Blacks achieved their goal of overturning Plessy in 1954 when the Supreme
Court -- presided over by an Eisenhower appointee, Chief Justice Earl Warren
-- handed down its Brown v. Board of Education ruling. The Court declared
unanimously that "separate facilities are inherently unequal," and decreed
that the "separate but equal" doctrine could no longer be used in public
schools. A year later, the Supreme Court demanded that local school boards
move "with all deliberate speed" to implement the decision.
Eisenhower, although sympathetic to the needs of the South as it faced a
major transition, nonetheless acted quickly to see that the law was upheld.
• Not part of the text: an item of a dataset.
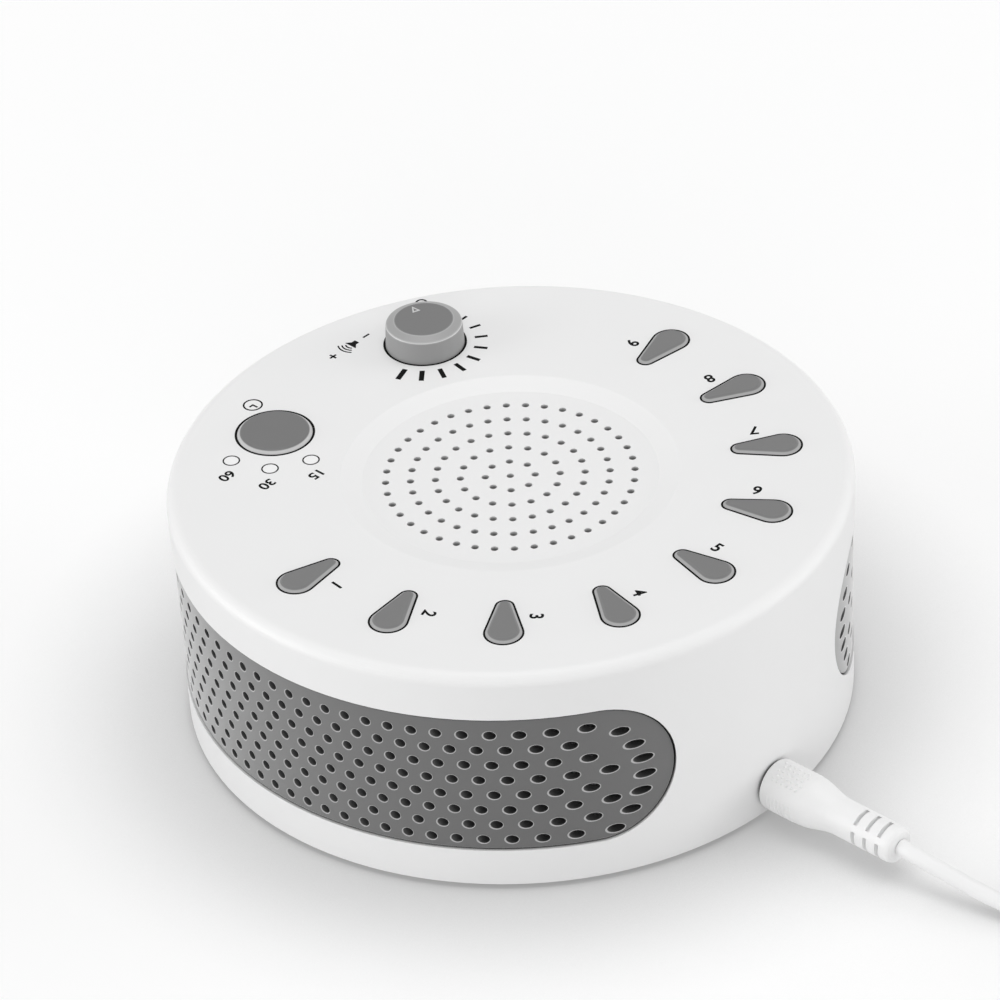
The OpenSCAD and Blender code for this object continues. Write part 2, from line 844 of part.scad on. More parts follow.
module volume_knob() {
    foot = [knob_d / 2, top_z];
    rim = [knob_rim_d / 2, top_z + knob_h - knob_bevel_h];
    flat = [knob_flat_d / 2, top_z + knob_h];
    middle = [0, top_z + knob_h];
    color("darkgray")
        translate([knob_xy[0], knob_xy[1], 0])
            difference() {
                rotate_extrude()
                    polygon(concat(
                        [[0, knob_z], [knob_d / 2, knob_z], foot],
                        soft_corner(foot, rim, flat, knob_soft),
                        soft_corner(rim, flat, middle, knob_soft),
                        [middle]
                    ));
                translate([0, 0, knob_z - over])
                    cylinder(d = shaft_d, h = knob_bore + over);
            }
}

module volume_shaft() {
    foot_z = board_z + shaft_foot;
    color("gainsboro")
        translate([knob_xy[0], knob_xy[1], foot_z])
            cylinder(d = shaft_d, h = knob_z + knob_bore - foot_z);
}

module volume_potentiometer() {
    color("slategray")
        translate([knob_xy[0], knob_xy[1], board_z])
            difference() {
                translate([-pot_w / 2, -pot_w / 2, 0])
                    cube([pot_w, pot_w, pot_h]);
                translate([0, 0, shaft_foot - run_gap])
                    cylinder(d = shaft_d + 2 * run_gap, h = pot_h);
            }
}

// ---- board ----

module main_board() {
    color("seagreen")
        translate([0, 0, board_z - board_t])
            difference() {
                cylinder(r = board_out, h = board_t, $fn = 128);
                translate([0, 0, -over])
                    cylinder(r = board_in, h = board_t + 2 * over, $fn = 128);
                ring_of(4, board_screw_at, 45)
                    translate([0, 0, -over])
                        cylinder(d = small_thread_d + screw_gap, h = board_t + 2 * over);
            }
}

module sound_chip() {
    color("black")
        rotate([0, 0, -90])
            translate([chip_at - chip_size[0] / 2, -chip_size[1] / 2, board_z])
                cube(chip_size);
}

module board_screws() {
    color("gray")
        ring_of(4, board_screw_at, 45)
            translate([0, 0, board_z - board_t - head_h])
                screw(small_head_d, small_thread_d, small_thread_len, head_h);
}

// ---- speaker ----

module speaker_basket() {
    flange_z = speaker_top - speaker_flange_t;
    mouth_r = cone_d / 2 + cone_rim_w;
    neck_r = magnet_d / 2;
    opening_in = 3;
    opening = [12, 8, basket_h - 2 * opening_in];
    color("dimgray")
        difference() {
            rotate_extrude($fn = 96)
                polygon([
                    [mouth_r, speaker_top], [speaker_d / 2, speaker_top], [speaker_d / 2, flange_z],
                    [mouth_r + basket_t, flange_z], [neck_r, basket_z], [voice_r, basket_z],
                    [voice_r, voice_z], [neck_r - basket_t, voice_z], [mouth_r, flange_z]
                ]);
            ring_of(4, speaker_screw_at, 45)
                translate([0, 0, flange_z - over])
                    cylinder(d = small_thread_d + screw_gap, h = speaker_flange_t + 2 * over);
            ring_of(6, neck_r + basket_t, 15)
                translate([0, -opening[1] / 2, basket_z + opening_in])
                    cube(opening);
        }
}

// Paper cone with its surround at the rim, the tube of its voice coil and its dust cap
module speaker_cone() {
    rim_r = cone_d / 2 + cone_rim_w;
    rim_z = speaker_top - cone_sink;
    roll_r = cone_d / 2 - cone_roll_w;
    roll_z = rim_z - cone_roll_h;
    tube_r = voice_r - cone_t;
    neck_z = voice_z + cone_neck_h;
    cap_z = neck_z + cone_cap_h;
    color("black")
        rotate_extrude($fn = 96)
            polygon([
                [rim_r, rim_z], [rim_r, rim_z - cone_t], [roll_r, roll_z],
                [voice_r + cone_t, neck_z], [voice_r, voice_z], [tube_r, voice_z],
                [tube_r, neck_z + cone_t], [0, cap_z], [0, cap_z + cone_t],
                [voice_r + cone_t, neck_z + 2 * cone_t], [roll_r - 2 * cone_t, roll_z + cone_t],
                [roll_r + 2 * cone_t, rim_z]
            ]);
}

module speaker_magnet() {
    color("gray")
        translate([0, 0, basket_z - magnet_h])
            cylinder(d = magnet_d, h = magnet_h);
}

module speaker_gasket() {
    color("darkslategray")
        translate([0, 0, speaker_top])
            difference() {
                cylinder(d = speaker_d - 1, h = gasket_t, $fn = 96);
                translate([0, 0, -over])
                    cylinder(d = cone_d + 1, h = gasket_t + 2 * over, $fn = 96);
                ring_of(4, speaker_screw_at, 45)
                    translate([0, 0, -over])
                        cylinder(d = speaker_post_d + screw_gap, h = gasket_t + 2 * over);
            }
}

module speaker_screws() {
    color("gray")
        ring_of(4, speaker_screw_at, 45)
            translate([0, 0, speaker_top - speaker_flange_t - head_h])
                screw(small_head_d, small_thread_d, speaker_flange_t + gasket_t + speaker_bite, head_h);
}

// ---- jack, plug and lead ----

// Things along the plug's axis: z of the child runs outwards, away from the housing
module on_plug_axis(y) {
    translate([0, y, plug_z])
        rotate([-90, 0, 0])
            children();
}

module dc_jack() {
    color("dimgray")
        difference() {
            union() {
                translate([-jack_w / 2, jack_back, post_z])
                    cube([jack_w, jack_len, plug_z - post_z + jack_w / 2]);
                on_plug_axis(jack_front - tiny)
                    cylinder(d = jack_d, h = wall_r(plug_z) - mouth_inset - jack_front);
            }
            on_plug_axis(plug_y - barrel_len - tip_gap)
                cylinder(d = barrel_d + 2 * barrel_gap, h = barrel_len + 2 * over);
        }
}

module jack_pin() {
    color("gainsboro")
        on_plug_axis(plug_y - barrel_len - tip_gap)
            cylinder(d = pin_d, h = barrel_len - 2, $fn = 24);
}

module plug_barrel() {
    color("silver")
        on_plug_axis(plug_y - barrel_len)
            difference() {
                cylinder(d = barrel_d, h = barrel_len);
                translate([0, 0, -over])
                    cylinder(d = pin_d + 0.4, h = barrel_len - 1 + over);
            }
}

// Moulded plug: round grip, a soft shoulder and a strain relief with rings of slots
module dc_plug() {
    grip_r = grip_d / 2;
    relief_r = relief_d / 2;
    shoulder_len = 8.5;
    shoulder_steps = 6;
    soft = 0.5;
    end_soft = 1.5;
    color("white")
        on_plug_axis(plug_y)
            difference() {
                rotate_extrude()
                    polygon(concat(
                        [[0, 0]],
                        soft_corner([0, 0], [grip_r, 0], [grip_r, grip_len], soft),
                        [for (i = [0:shoulder_steps])
                            let (t = i / shoulder_steps, fall = (1 - cos(180 * t)) / 2)
                            [grip_r + (relief_r - grip_r) * fall, grip_len + shoulder_len * t]],
                        soft_corner([relief_r, grip_len], [relief_r, plug_len], [0, plug_len], end_soft),
                        [[0, plug_len]]
                    ));
                relief_slots();
            }
}

// Three rings of four slots that let the strain relief bend, cut round the plug's axis
module relief_slots() {
    first = 9.2; // from the end of the strain relief back to the first ring
    step = 3.05;
    slot = [1.3, relief_d * 0.56, 0.95];
    turn = 15;
    for (k = [0:2])
        for (q = [0:3])
            rotate([0, 0, turn + q * 90])
                translate([
                    relief_d / 2 - slot[0], -slot[1] / 2, plug_len - first + k * step - slot[2] / 2
                ])
                    cube(slot + [over, 0, 0]);
}

// Places its child at the end of the strain relief, on the table
module on_lead() {
    translate([0, lead_y, 0])
        children();
}

module power_cord() {
    color("white")
        on_lead()
            swept_tube(cord_route, cord_d);
}

module cord_tail() {
    color("white")
        on_lead()
            swept_tube(tail_route, cord_d);
}

// Outer shape of the coiled lead
module cord_coil() {
    corner = cord_d * 0.3;
    color("white")
        on_lead()
            translate([coil_xy[0], coil_xy[1], tie_t])
                rotate_extrude($fn = 72)
                    translate([coil_r - coil_w / 2, 0])
                        polygon([
                            [0, corner], [corner, 0], [coil_w - corner, 0], [coil_w, corner],
                            [coil_w, coil_h - corner], [coil_w - corner, coil_h],
                            [corner, coil_h], [0, coil_h - corner]
                        ]);
}

module coil_tie() {
    color("black")
        on_lead()
            translate([coil_xy[0], coil_xy[1], 0])
                rotate([0, 0, tie_at])
                    rotate_extrude(angle = tie_angle, $fn = 72)
                        translate([coil_r - coil_w / 2, tie_t])
                            difference() {
                                translate([-tie_t, -tie_t])
                                    square([coil_w + 2 * tie_t, coil_h + 2 * tie_t]);
                                square([coil_w, coil_h]);
                            }
}

// Places its child on the far end of the lead, with +X out of the lead's end
module on_usb_axis() {
    on_lead()
        translate(tail_route[len(tail_route) - 1])
            rotate([0, 0, usb_turn])
                children();
}

// Rectangle from [0, -w / 2] to [l, w / 2], its corners softened by e at x = 0 and by f at x = l
function soft_box(l, w, e, f) =
    let (a = [0, -w / 2], b = [l, -w / 2], c = [l, w / 2], d = [0, w / 2])
    concat(
        soft_corner(d, a, b, e), soft_corner(a, b, c, f),
        soft_corner(b, c, d, f), soft_corner(c, d, a, e)
    );

module usb_plug() {
    across = usb_grip[1];
    thick = usb_grip[2];
    color("white")
        on_usb_axis() {
            rotate([0, 90, 0])
                cylinder(d1 = cord_d + usb_flare[0], d2 = cord_d + usb_flare[1], h = usb_relief, $fn = 32);
            translate([usb_relief - tiny, 0, 0])
                intersection() {
                    translate([0, 0, -thick / 2])
                        linear_extrude(thick)
                            polygon(soft_box(usb_grip[0], across, usb_corner * 2, usb_nose));
                    rotate([90, 0, 90])
                        linear_extrude(usb_grip[0])
                            translate([-across / 2, 0])
                                polygon(soft_box(across, thick, usb_corner, usb_corner));
                }
        }
}

module usb_shell() {
    color("silver")
        on_usb_axis()
            translate([usb_relief + usb_grip[0], 0, 0])
                difference() {
                    translate([0, -usb_shell_size[1] / 2, -usb_shell_size[2] / 2])
                        cube(usb_shell_size);
                    translate([usb_shell_size[0] - usb_mouth[0], -usb_mouth[1] / 2, usb_mouth_z])
                        cube(usb_mouth + [over, 0, 0]);
                }
}

top_cover();
base_cover();
side_band_right();
side_band_left();
sound_key_1();
sound_key_2();
sound_key_3();
sound_key_4();
sound_key_5();
sound_key_6();
sound_key_7();
sound_key_8();
sound_key_9();
timer_button();
volume_knob();
light_windows();
speaker_basket();
speaker_magnet();
speaker_cone();
speaker_gasket();
speaker_screws();
main_board();
tact_switches();
key_plunger_1();
key_plunger_2();
key_plunger_3();
key_plunger_4();
key_plunger_5();
key_plunger_6();
key_plunger_7();
key_plunger_8();
key_plunger_9();
timer_plunger();
volume_potentiometer();
volume_shaft();
status_leds();
sound_chip();
board_screws();
base_screws();
rubber_feet();
dc_jack();
jack_pin();
dc_plug();
plug_barrel();
power_cord();
cord_coil();
coil_tie();
cord_tail();
usb_plug();
usb_shell();
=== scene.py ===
"""Looks of a white noise sound machine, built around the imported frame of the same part."""
import json
import math

import bmesh
import bpy
from mathutils import Matrix, Quaternion, Vector
from mathutils.geometry import delaunay_2d_cdt


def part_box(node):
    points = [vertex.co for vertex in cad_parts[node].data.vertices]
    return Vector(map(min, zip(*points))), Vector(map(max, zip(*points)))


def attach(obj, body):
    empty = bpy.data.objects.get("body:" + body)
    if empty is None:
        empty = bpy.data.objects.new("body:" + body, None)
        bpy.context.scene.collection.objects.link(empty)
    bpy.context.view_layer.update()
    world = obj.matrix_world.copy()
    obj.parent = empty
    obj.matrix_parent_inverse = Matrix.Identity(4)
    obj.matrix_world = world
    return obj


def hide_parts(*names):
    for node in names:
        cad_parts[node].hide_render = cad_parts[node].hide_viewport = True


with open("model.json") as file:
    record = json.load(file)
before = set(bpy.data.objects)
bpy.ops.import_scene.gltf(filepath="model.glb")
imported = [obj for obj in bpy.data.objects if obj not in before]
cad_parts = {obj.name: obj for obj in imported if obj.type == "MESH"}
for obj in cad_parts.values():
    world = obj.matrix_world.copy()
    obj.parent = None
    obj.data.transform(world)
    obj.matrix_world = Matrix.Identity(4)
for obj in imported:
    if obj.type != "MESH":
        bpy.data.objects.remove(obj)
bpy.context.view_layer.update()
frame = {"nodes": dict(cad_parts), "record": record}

MM = 0.001
HOUSING = "housing"


def place(x, y, z):
    """A point given in millimetres, in metres."""
    return Vector((x, y, z)) * MM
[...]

He ordered the desegregation of Washington, D.C., schools to serve as a
model for the rest of the country, and sought to end discrimination in other
areas as well.
He faced a major crisis in Little Rock, Arkansas, in 1957. Just before
implementation of a desegregation plan calling for the admission of nine
black students to a previously all-white high school, the governor declared
that violence threatened, and posted Arkansas National Guardsmen to keep
peace by turning the black students away. When a federal court ordered the
troops to leave, the students came to school, only to encounter belligerent
taunts. As mobs became hostile, the black students left.
Eisenhower responded by placing the National Guardsmen under federal command
and calling them back to Little Rock. He was reluctant to do so because
federal troops had not been used to protect black rights since the end of
Reconstruction, but he knew he had no choice. And so desegregation began
with soldiers standing in classrooms to ensure the rule of law.
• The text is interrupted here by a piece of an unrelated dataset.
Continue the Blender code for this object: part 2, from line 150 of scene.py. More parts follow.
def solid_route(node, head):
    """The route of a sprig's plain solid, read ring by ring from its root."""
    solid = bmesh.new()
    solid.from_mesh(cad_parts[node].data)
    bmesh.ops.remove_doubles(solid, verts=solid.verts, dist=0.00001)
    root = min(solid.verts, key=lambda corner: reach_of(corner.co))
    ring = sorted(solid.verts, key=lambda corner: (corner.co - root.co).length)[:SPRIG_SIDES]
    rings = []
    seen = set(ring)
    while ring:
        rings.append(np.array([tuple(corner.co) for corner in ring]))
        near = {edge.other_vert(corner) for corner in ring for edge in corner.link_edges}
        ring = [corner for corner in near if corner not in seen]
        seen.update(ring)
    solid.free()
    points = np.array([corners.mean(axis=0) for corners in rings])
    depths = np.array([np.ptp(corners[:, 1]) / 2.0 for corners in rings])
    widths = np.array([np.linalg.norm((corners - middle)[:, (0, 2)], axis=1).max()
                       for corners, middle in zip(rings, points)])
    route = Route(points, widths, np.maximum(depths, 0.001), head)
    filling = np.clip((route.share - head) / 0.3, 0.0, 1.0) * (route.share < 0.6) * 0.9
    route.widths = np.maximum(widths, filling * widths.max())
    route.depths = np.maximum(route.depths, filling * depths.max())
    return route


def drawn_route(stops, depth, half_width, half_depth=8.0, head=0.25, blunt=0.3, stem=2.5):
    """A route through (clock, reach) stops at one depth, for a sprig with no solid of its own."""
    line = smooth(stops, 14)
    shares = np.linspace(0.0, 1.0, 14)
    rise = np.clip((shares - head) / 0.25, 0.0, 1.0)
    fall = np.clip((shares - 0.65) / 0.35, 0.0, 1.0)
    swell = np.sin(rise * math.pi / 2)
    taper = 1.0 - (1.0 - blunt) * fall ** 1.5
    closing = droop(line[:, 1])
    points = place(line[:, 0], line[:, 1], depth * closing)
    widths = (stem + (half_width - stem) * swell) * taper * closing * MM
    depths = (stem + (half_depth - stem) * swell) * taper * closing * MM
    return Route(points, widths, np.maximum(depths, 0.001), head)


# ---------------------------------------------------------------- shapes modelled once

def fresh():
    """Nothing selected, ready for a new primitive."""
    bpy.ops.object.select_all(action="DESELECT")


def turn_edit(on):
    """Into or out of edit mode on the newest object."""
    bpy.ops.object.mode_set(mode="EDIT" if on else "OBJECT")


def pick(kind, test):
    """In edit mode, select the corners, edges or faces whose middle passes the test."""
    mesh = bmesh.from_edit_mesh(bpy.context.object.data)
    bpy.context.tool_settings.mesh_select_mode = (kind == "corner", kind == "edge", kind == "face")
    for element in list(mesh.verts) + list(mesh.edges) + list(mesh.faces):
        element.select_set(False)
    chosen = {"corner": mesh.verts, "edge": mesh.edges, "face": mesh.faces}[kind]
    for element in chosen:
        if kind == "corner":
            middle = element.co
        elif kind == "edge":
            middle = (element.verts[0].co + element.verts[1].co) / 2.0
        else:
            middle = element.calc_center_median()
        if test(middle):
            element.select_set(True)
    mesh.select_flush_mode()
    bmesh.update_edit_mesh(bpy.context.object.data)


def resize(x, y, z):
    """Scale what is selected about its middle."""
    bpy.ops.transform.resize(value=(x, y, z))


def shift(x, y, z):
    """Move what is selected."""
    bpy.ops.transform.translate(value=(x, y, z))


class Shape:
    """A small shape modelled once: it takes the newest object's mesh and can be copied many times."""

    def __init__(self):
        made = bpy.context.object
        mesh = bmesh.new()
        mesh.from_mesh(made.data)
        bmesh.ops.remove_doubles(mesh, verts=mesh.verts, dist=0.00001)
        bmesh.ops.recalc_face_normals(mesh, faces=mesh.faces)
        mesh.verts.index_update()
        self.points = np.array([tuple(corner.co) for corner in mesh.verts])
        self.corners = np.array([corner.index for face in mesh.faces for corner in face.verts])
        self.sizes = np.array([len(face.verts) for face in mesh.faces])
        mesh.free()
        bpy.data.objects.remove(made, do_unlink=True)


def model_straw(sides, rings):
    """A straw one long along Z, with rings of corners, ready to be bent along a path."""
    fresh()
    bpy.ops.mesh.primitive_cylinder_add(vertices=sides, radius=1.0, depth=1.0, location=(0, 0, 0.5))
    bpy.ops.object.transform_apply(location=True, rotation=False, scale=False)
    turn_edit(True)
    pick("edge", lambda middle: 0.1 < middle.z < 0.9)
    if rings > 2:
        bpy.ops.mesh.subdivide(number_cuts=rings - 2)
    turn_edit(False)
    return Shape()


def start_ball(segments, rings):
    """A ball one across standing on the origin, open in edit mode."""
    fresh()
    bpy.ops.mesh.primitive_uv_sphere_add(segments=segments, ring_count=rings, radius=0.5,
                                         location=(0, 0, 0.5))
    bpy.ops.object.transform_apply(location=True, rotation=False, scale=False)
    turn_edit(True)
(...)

Another milestone in the civil rights movement occurred in 1955 in
Montgomery, Alabama. Rosa Parks, a 42-year-old black seamstress who was also
secretary of the state chapter of the NAACP, sat down in the front of a bus
in a section reserved by law and custom for whites. Ordered to move to the
back, she refused. Police came and arrested her for violating the
segregation statutes. Black leaders, who had been waiting for just such a
case, organized a boycott of the bus system. Martin Luther King Jr., a young
minister of the Baptist church where the blacks met, became a spokesman for
the protest. "There comes a time," he said, "when people get tired...of
being kicked about by the brutal feet of oppression." King was arrested, as
he would be again and again, but blacks in Montgomery sustained the boycott
and cut gross bus revenue by 65 percent. About a year later, the Supreme
Court ruled that bus segregation, like school segregation, was
unconstitutional. The boycott ended. The civil rights movement had won an
important victory -- and discovered its most powerful, thoughtful and
eloquent leader in Martin Luther King Jr.
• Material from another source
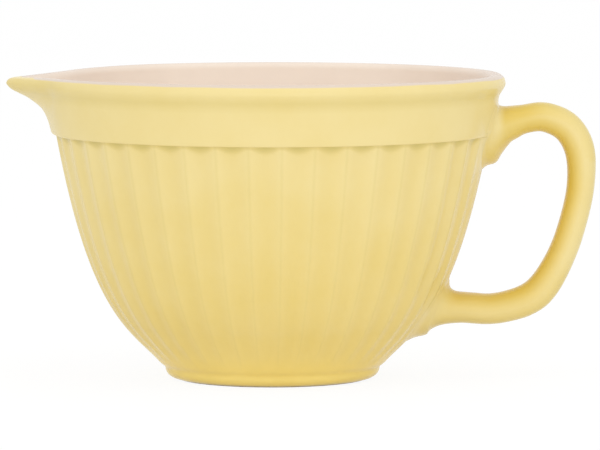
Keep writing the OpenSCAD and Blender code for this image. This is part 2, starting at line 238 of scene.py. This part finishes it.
def lip_form(y, half_w):
    """The lip narrows to a rounded beak with hollow flanks."""
    t, soft = np.abs(y) / half_w, 0.06
    return clamped(1 - (np.hypot(t, soft) - soft) / (math.hypot(1, soft) - soft)) ** 1.6


def flute_form(angle):
    """0 on a ridge, where the glaze rounds the edge off, and 1 in the middle of a channel."""
    across = np.abs(((angle - flute_turn) * flutes / (2 * math.pi) + 0.5) % 1 - 0.5) * 2
    soft = 0.34
    return 1 - (1 - (np.hypot(across, soft) - soft) / (math.hypot(1, soft) - soft)) ** 2


def pad_cover(pad, y, z):
    """1 where the slip round a pad fills the flutes, fading to 0 outside it."""
    spread, reach, fade = 5, 1.35, 0.22
    return clamped((reach - np.hypot(y / (pad["half_w"] + spread), (z - pad["z"]) / pad["half_h"])) / fade)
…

African Americans also sought to secure their voting rights. Although the
15th Amendment to the U.S. Constitution guaranteed the right to vote, many
states had found ways -- whether by a poll ("head") tax or a literacy test
-- to circumvent the law. Eisenhower, working with Senate majority leader
Lyndon B. Johnson, lent his support to a congressional effort to guarantee
the vote. The Civil Rights Act of 1957, the first such measure in 82 years,
marked a step forward, as it authorized federal intervention in cases where
blacks were denied the chance to vote. Yet loopholes remained, and so
activists pushed successfully for the Civil Rights Act of 1960, which
provided stiffer penalties for interfering with voting, but still stopped
short of authorizing federal officials to register blacks.
Relying on the efforts of black Americans themselves, the civil rights
movement gained momentum in the postwar years. Working through the Supreme
Court and through Congress, civil rights supporters created the groundwork
for an even more extensive movement in the 1960s.